Da sieht man ja in einer Zwischensequenz kurz die *ISS *

Weltraum-Spiele sind für mich eigentlich nur Spiele wie Wing Commander, X-Wing, Freespace, X 1/2/3 etc.
Also Spiele mit Simulationsgehalt (oder wenigstens "Anteil") in denen man im All herumfliegt - am besten per Joystick.




DrProof schrieb:


> Freelancer war gut und wahrscheinlich das letzte  brauchbare Spiel seines Schlags, aber an ein Privateer 2 kam es bei  weitem nicht ran. Heute ist wieder so ein Tag, an dem ich merke, wie als  ich anscheinend bin...


 
Privateer 2 war wirklich gut.
Aber was mich damals extrem gestört hat - genauso wie bei Wing Commander 4, Freespace oder Freelancer:
Es gab *keine Cockpits* mehr 
Hallo ?? - hab ich was verpasst?
Die Cockpits waren das besten an Wing Commander 3, Privateer und X-Wing. Dadurch entstand erst das "Mittendrinn"-Gefühl.

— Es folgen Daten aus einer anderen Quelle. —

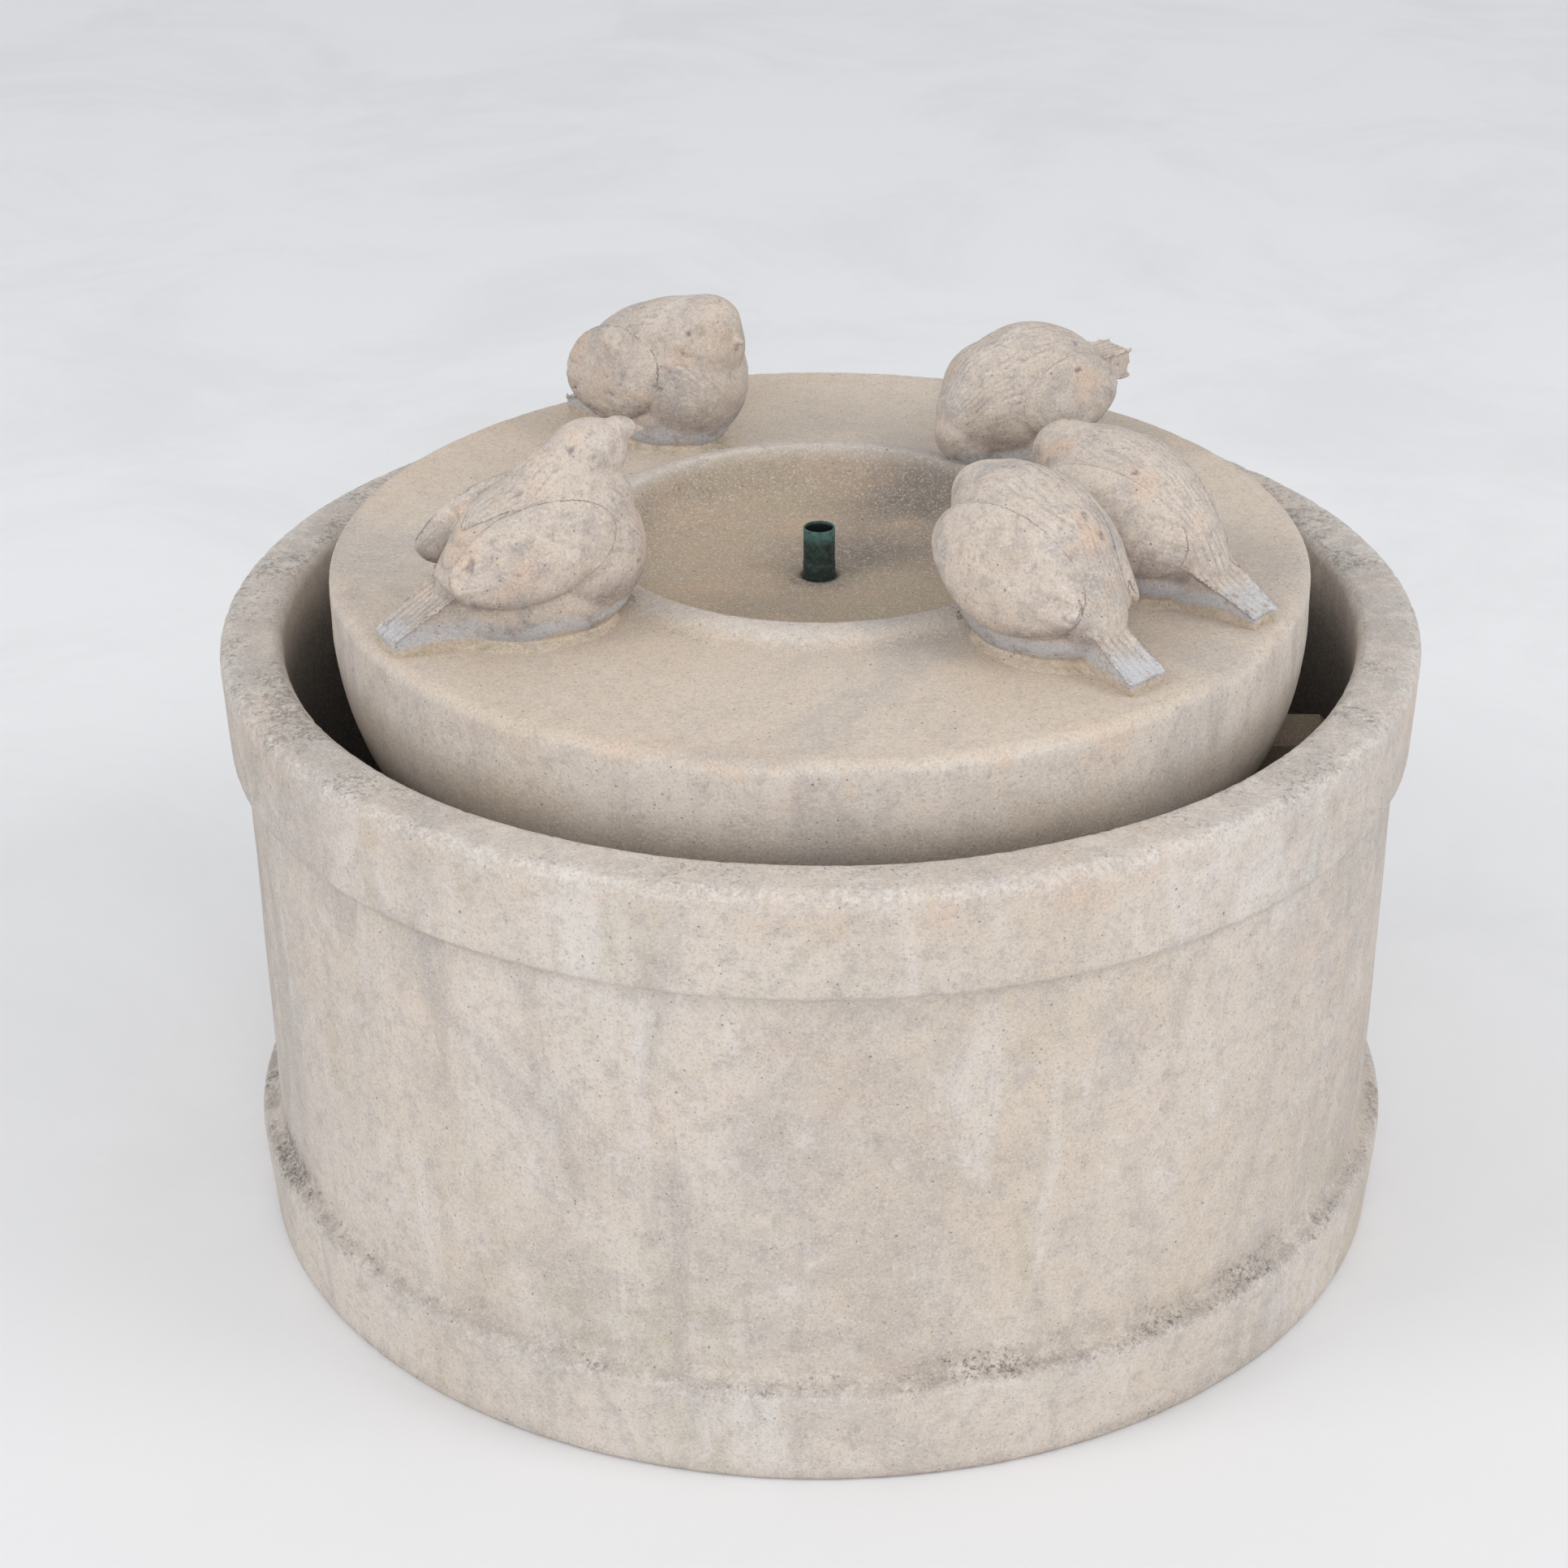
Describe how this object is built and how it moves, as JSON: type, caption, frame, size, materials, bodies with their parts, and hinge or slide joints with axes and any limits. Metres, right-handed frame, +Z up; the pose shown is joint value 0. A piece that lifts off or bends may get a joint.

Wenigstens hatte Wing Commander Prophecy danach wieder ein Cockpit - wenn auch kein so schönes in 2D wie bei WC3



*ADD*:
Das *beste Weltraum-Spiel* aller Zeiten ist und bleibt *Wing Commander 3: Heart of the Tiger* 
Nicht von der Spielmechanik und der Abwechslung her - sondern wegen dem *BOAH-Effekt* der Grafik und Zwischensequenzen.
Diesen BOAH-Effekt hatt ich *nur bei WC3 und Crysis* und ansatzweise bei Battlefield 3.


----------



## Hoschmann (5. Juni 2012)

Das beste Weltraumspiel war Elite, mein Gott bin ich schon so alt 

Ich weiss noch wie oft mein Raumschiff beim Andocken an die Spacestation zerstört wurde, bis man dann das automatische Dockingsystem hatte.

Ja ja,, lang ist es her


----------



## gerreg (5. Juni 2012)

Meines Erachtens fehlte bei der Auswahl der besten Weltraumspiele ein großartiger Klassiker: Starflight von EA aus dem Jahre 1986. Hatte eine riesige, frei bereisbare Galaxienwelt mit einer Vielzahl an Aufgaben, Quests, Routinetätigkeiten, wie Planeten scannen, Rohstoffe, Flora und Fauna einsammeln und so vieles mehr. Unvergessen ist mir das Spiel aufgrund des Treibstoffs Endurium geblieben. Das war ein Rohstoff, ohne den man das Raumschiff nicht fliegen konnte. Man musste diesen daher immer abbauen und sammeln. Am Schluss stellte sich heraus, was Endurium wirklich ist.  

Viele Grüße!


----------



## Vordack (5. Juni 2012)

gerreg schrieb:


> Meines Erachtens fehlte bei der Auswahl der besten Weltraumspiele ein großartiger Klassiker: Starflight
> 
> Viele Grüße!



Was auch fehlt ist Starlancer - der quasi Vorgänger zu Freelancer.


----------



## KaiBone (5. Juni 2012)

ING schrieb:


> irgendwann muss da doch mal wieder mehr kommen, die x serie ist ja schön und gut aber nicht ganz so meine genre, genau so wie mass effect. ein richtiges "open universe" weltraumspiel und ich wäre glücklich


 Was würde für dich denn ein "richtiges" Open Universe Weltraumspiel ausmachen, wenn die X-Serie ja nicht dien Fall ist. Wobei die X-Serie ja quasi der Inbegriff eines Open Univers Spiels ist, denn du kannst alles machen bis auf halt die Regierungen zu stürzen.


----------



## Theojin (5. Juni 2012)

Hoschmann schrieb:


> Das beste Weltraumspiel war Elite, mein Gott bin ich schon so alt
> 
> Ich weiss noch wie oft mein Raumschiff beim Andocken an die Spacestation zerstört wurde, bis man dann das automatische Dockingsystem hatte.
> 
> Ja ja,, lang ist es her



Genaus dasselbe denke ich immer, wenn ich Elite höre. Der kleine böse Schlitz und das große blöde Raumschiff, und die langanhaltende Unfähigkeit, das Runde ins Eckige zu bekommen. Der Landecomputer war immer sein Geld wert.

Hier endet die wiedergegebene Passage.